Listen to the baptismal vows; in them the whole church promises to be parent. In this
regard the church reinvents the family. -
I often remind my right-to-life friends that Christians took their
children with them to martyrdom rather than have them raised pagan. Christians believe
there is much worth dying for. We do not believe that human life is an absolute good in
and of itself. Of course our desire to protect human life is part of our seeing each human
being as God's creature. But that does not mean that we believe that life is an overriding
good.
To say that life is an overriding good is to underwrite the modern sentimentality that
there is absolutely nothing in this world worth dying for. Christians know that
Christianity is simply extended training in dying early. That is what we have always been
about. Listen to the Gospel! I know that today we use the church primarily as a means of
safety, but life in the church actually involves extended training in learning to die
early. -
Honestly, I cannot imagine anything worse than
people saying that they have children because their hope for the future is in their
children. You would never have children if you had them for that reason.
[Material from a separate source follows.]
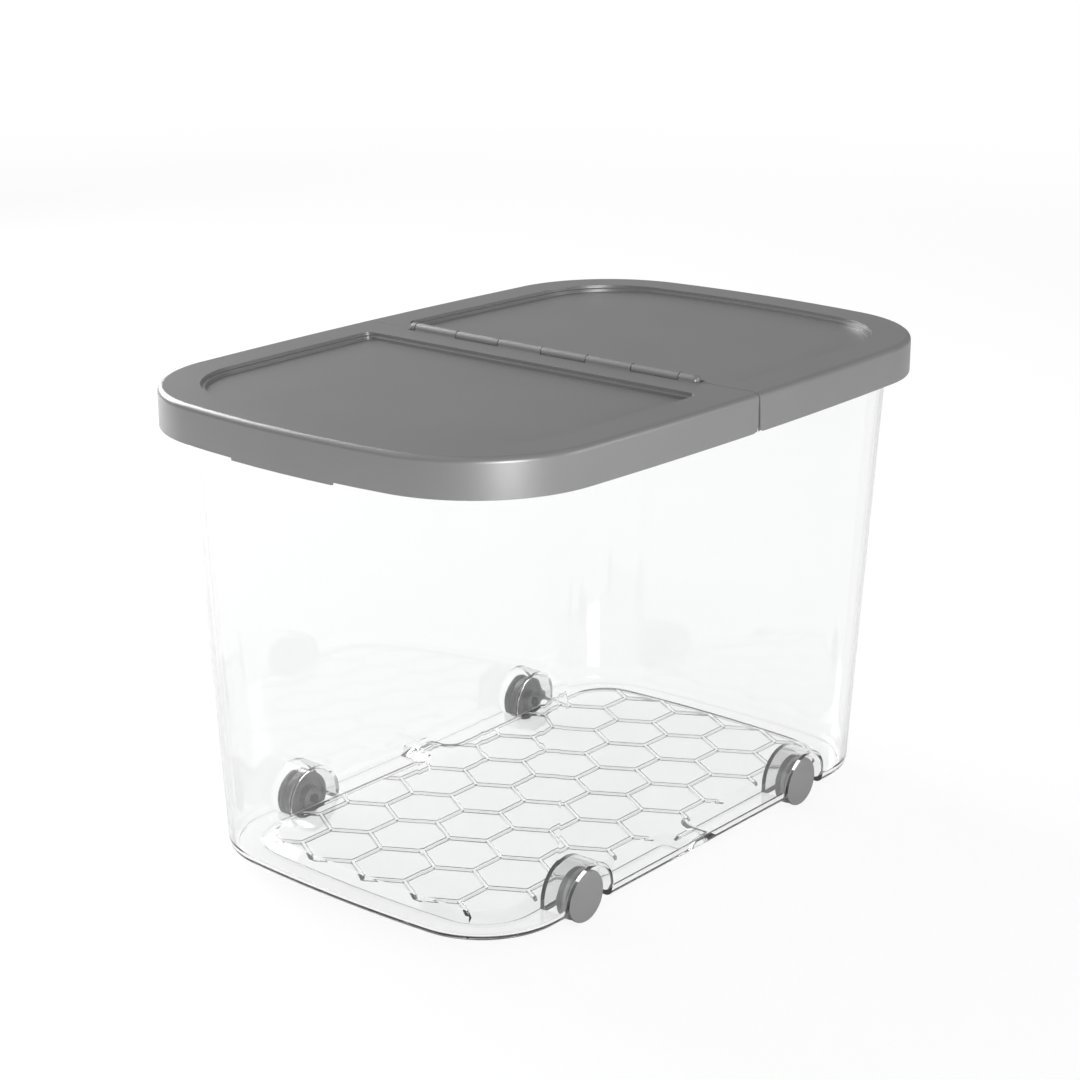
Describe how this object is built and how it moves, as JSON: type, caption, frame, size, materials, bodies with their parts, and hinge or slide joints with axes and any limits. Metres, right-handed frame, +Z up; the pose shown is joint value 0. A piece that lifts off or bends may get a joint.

We are able to
have children because our hope is in God, who makes it possible to do the absurd thing of
having children. In a world of such terrible injustice, in a world of such terrible
misery, in a world that may well be about the killing of our children, having children is
an extraordinary act of faith and hope. But as Christians we can have a hope in God that
urges us to welcome children. -
Even Christians now think that we ought to marry people simply because
they are "in love." Wrong, wrong, wrong! What could being in love possibly mean?
The romantic view underwrites the presumption that, because people are in love, it is
therefore legitimate for them to have sexual intercourse, whether they are married or not.
Contrary to this is the church's view of marriage. To the church, marriage is the public
declaration that two people have pledged to live together faithfully for a lifetime. -
Christians witness to wider society first of all not by
lobbying for a law against abortion, but by welcoming the children that the wider society
does not want. Part of that witness might be to say to our pro-choice friends, "You
are absolutely right. I don't think that any poor woman ought to be forced to have a child
that she cannot afford. So let's work hard for an adequate child allowance in this
country." That may not be entirely satisfactory, but that is one approach.